• [Task to complete]:
Write out the material below again, unchanged.

• [Dataset section]:
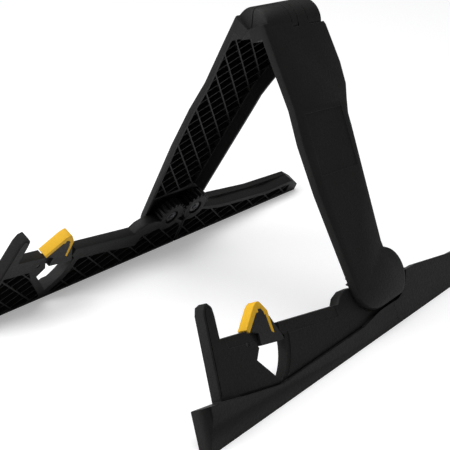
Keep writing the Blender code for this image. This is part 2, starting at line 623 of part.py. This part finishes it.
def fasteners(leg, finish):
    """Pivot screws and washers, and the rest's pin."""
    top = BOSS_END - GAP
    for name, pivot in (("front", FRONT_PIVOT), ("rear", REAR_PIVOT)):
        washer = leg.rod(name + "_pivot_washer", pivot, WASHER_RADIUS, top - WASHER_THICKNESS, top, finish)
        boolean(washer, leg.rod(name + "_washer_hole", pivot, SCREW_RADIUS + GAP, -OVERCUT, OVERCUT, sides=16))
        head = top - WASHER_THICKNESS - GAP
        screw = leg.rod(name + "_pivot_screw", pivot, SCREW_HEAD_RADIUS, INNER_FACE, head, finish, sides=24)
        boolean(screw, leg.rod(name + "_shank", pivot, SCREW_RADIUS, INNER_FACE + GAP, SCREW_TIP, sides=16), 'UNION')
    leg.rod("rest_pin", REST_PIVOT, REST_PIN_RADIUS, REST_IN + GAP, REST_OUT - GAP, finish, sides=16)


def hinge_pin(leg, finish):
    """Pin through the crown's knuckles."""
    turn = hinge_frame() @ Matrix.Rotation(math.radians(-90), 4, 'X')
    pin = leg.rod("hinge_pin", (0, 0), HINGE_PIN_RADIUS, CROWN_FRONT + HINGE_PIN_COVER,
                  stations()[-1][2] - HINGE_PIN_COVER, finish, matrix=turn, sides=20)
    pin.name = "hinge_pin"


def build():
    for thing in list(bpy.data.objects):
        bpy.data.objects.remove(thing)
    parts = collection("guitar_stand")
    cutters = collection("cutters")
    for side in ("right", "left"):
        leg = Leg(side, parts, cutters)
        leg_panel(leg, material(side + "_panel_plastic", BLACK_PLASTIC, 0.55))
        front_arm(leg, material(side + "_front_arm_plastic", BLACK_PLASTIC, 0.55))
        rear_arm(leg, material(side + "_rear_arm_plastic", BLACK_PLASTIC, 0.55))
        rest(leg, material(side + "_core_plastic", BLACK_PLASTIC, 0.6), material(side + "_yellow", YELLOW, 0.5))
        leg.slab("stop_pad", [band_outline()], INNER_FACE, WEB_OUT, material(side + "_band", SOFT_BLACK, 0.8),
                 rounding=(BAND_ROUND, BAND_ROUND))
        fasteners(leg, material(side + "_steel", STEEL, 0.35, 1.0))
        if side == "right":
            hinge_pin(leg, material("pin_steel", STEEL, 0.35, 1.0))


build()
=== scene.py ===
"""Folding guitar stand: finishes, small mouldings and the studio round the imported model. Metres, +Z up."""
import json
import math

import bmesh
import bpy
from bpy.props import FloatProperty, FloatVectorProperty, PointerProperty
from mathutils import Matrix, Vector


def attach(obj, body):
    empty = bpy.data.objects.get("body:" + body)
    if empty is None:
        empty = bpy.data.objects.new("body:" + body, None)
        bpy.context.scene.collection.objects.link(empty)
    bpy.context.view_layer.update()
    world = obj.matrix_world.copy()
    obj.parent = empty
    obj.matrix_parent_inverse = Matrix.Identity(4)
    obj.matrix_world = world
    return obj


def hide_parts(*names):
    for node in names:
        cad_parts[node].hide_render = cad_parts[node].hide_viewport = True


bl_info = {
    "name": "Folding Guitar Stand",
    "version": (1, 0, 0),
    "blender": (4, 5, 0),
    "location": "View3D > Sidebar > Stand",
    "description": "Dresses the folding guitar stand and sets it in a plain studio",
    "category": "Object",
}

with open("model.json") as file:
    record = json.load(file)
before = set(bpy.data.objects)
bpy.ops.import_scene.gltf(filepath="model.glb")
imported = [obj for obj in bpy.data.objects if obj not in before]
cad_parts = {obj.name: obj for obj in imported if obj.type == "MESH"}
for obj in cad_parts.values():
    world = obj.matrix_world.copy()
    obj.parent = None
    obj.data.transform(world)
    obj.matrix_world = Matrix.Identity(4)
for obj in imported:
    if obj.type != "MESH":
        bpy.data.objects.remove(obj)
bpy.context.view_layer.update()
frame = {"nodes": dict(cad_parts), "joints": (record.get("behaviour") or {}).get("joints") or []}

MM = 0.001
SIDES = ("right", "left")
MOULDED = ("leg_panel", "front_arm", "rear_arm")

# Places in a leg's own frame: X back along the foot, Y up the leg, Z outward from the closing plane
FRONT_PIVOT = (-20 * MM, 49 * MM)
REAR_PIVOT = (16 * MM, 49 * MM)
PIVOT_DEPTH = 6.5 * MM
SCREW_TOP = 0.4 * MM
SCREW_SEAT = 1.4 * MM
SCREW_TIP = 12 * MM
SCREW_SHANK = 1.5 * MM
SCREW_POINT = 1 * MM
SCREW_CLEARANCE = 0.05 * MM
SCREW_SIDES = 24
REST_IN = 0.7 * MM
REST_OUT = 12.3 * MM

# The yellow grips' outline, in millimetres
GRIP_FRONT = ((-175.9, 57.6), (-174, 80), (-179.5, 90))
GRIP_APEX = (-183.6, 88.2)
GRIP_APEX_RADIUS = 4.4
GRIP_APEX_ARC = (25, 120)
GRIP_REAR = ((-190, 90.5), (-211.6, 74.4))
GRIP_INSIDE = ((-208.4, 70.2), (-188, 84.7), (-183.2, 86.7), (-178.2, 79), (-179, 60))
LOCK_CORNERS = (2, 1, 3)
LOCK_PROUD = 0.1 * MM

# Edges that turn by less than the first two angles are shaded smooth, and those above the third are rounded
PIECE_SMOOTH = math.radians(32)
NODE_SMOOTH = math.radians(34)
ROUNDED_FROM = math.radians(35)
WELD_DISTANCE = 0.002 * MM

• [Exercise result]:
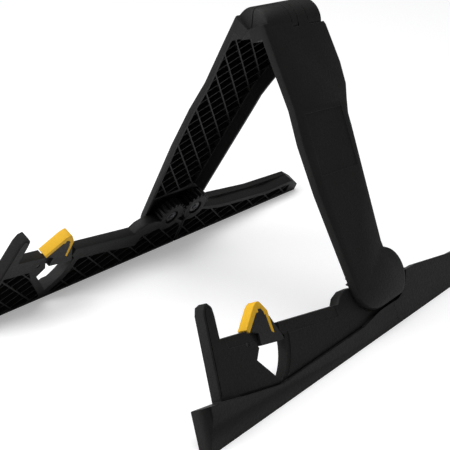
Keep writing the Blender code for this image. This is part 2, starting at line 623 of part.py. This part finishes it.
def fasteners(leg, finish):
    """Pivot screws and washers, and the rest's pin."""
    top = BOSS_END - GAP
    for name, pivot in (("front", FRONT_PIVOT), ("rear", REAR_PIVOT)):
        washer = leg.rod(name + "_pivot_washer", pivot, WASHER_RADIUS, top - WASHER_THICKNESS, top, finish)
        boolean(washer, leg.rod(name + "_washer_hole", pivot, SCREW_RADIUS + GAP, -OVERCUT, OVERCUT, sides=16))
        head = top - WASHER_THICKNESS - GAP
        screw = leg.rod(name + "_pivot_screw", pivot, SCREW_HEAD_RADIUS, INNER_FACE, head, finish, sides=24)
        boolean(screw, leg.rod(name + "_shank", pivot, SCREW_RADIUS, INNER_FACE + GAP, SCREW_TIP, sides=16), 'UNION')
    leg.rod("rest_pin", REST_PIVOT, REST_PIN_RADIUS, REST_IN + GAP, REST_OUT - GAP, finish, sides=16)


def hinge_pin(leg, finish):
    """Pin through the crown's knuckles."""
    turn = hinge_frame() @ Matrix.Rotation(math.radians(-90), 4, 'X')
    pin = leg.rod("hinge_pin", (0, 0), HINGE_PIN_RADIUS, CROWN_FRONT + HINGE_PIN_COVER,
                  stations()[-1][2] - HINGE_PIN_COVER, finish, matrix=turn, sides=20)
    pin.name = "hinge_pin"


def build():
    for thing in list(bpy.data.objects):
        bpy.data.objects.remove(thing)
    parts = collection("guitar_stand")
    cutters = collection("cutters")
    for side in ("right", "left"):
        leg = Leg(side, parts, cutters)
        leg_panel(leg, material(side + "_panel_plastic", BLACK_PLASTIC, 0.55))
        front_arm(leg, material(side + "_front_arm_plastic", BLACK_PLASTIC, 0.55))
        rear_arm(leg, material(side + "_rear_arm_plastic", BLACK_PLASTIC, 0.55))
        rest(leg, material(side + "_core_plastic", BLACK_PLASTIC, 0.6), material(side + "_yellow", YELLOW, 0.5))
        leg.slab("stop_pad", [band_outline()], INNER_FACE, WEB_OUT, material(side + "_band", SOFT_BLACK, 0.8),
                 rounding=(BAND_ROUND, BAND_ROUND))
        fasteners(leg, material(side + "_steel", STEEL, 0.35, 1.0))
        if side == "right":
            hinge_pin(leg, material("pin_steel", STEEL, 0.35, 1.0))


build()
=== scene.py ===
"""Folding guitar stand: finishes, small mouldings and the studio round the imported model. Metres, +Z up."""
import json
import math

import bmesh
import bpy
from bpy.props import FloatProperty, FloatVectorProperty, PointerProperty
from mathutils import Matrix, Vector


def attach(obj, body):
    empty = bpy.data.objects.get("body:" + body)
    if empty is None:
        empty = bpy.data.objects.new("body:" + body, None)
        bpy.context.scene.collection.objects.link(empty)
    bpy.context.view_layer.update()
    world = obj.matrix_world.copy()
    obj.parent = empty
    obj.matrix_parent_inverse = Matrix.Identity(4)
    obj.matrix_world = world
    return obj


def hide_parts(*names):
    for node in names:
        cad_parts[node].hide_render = cad_parts[node].hide_viewport = True


bl_info = {
    "name": "Folding Guitar Stand",
    "version": (1, 0, 0),
    "blender": (4, 5, 0),
    "location": "View3D > Sidebar > Stand",
    "description": "Dresses the folding guitar stand and sets it in a plain studio",
    "category": "Object",
}

with open("model.json") as file:
    record = json.load(file)
before = set(bpy.data.objects)
bpy.ops.import_scene.gltf(filepath="model.glb")
imported = [obj for obj in bpy.data.objects if obj not in before]
cad_parts = {obj.name: obj for obj in imported if obj.type == "MESH"}
for obj in cad_parts.values():
    world = obj.matrix_world.copy()
    obj.parent = None
    obj.data.transform(world)
    obj.matrix_world = Matrix.Identity(4)
for obj in imported:
    if obj.type != "MESH":
        bpy.data.objects.remove(obj)
bpy.context.view_layer.update()
frame = {"nodes": dict(cad_parts), "joints": (record.get("behaviour") or {}).get("joints") or []}

MM = 0.001
SIDES = ("right", "left")
MOULDED = ("leg_panel", "front_arm", "rear_arm")

# Places in a leg's own frame: X back along the foot, Y up the leg, Z outward from the closing plane
FRONT_PIVOT = (-20 * MM, 49 * MM)
REAR_PIVOT = (16 * MM, 49 * MM)
PIVOT_DEPTH = 6.5 * MM
SCREW_TOP = 0.4 * MM
SCREW_SEAT = 1.4 * MM
SCREW_TIP = 12 * MM
SCREW_SHANK = 1.5 * MM
SCREW_POINT = 1 * MM
SCREW_CLEARANCE = 0.05 * MM
SCREW_SIDES = 24
REST_IN = 0.7 * MM
REST_OUT = 12.3 * MM

# The yellow grips' outline, in millimetres
GRIP_FRONT = ((-175.9, 57.6), (-174, 80), (-179.5, 90))
GRIP_APEX = (-183.6, 88.2)
GRIP_APEX_RADIUS = 4.4
GRIP_APEX_ARC = (25, 120)
GRIP_REAR = ((-190, 90.5), (-211.6, 74.4))
GRIP_INSIDE = ((-208.4, 70.2), (-188, 84.7), (-183.2, 86.7), (-178.2, 79), (-179, 60))
LOCK_CORNERS = (2, 1, 3)
LOCK_PROUD = 0.1 * MM

# Edges that turn by less than the first two angles are shaded smooth, and those above the third are rounded
PIECE_SMOOTH = math.radians(32)
NODE_SMOOTH = math.radians(34)
ROUNDED_FROM = math.radians(35)
WELD_DISTANCE = 0.002 * MM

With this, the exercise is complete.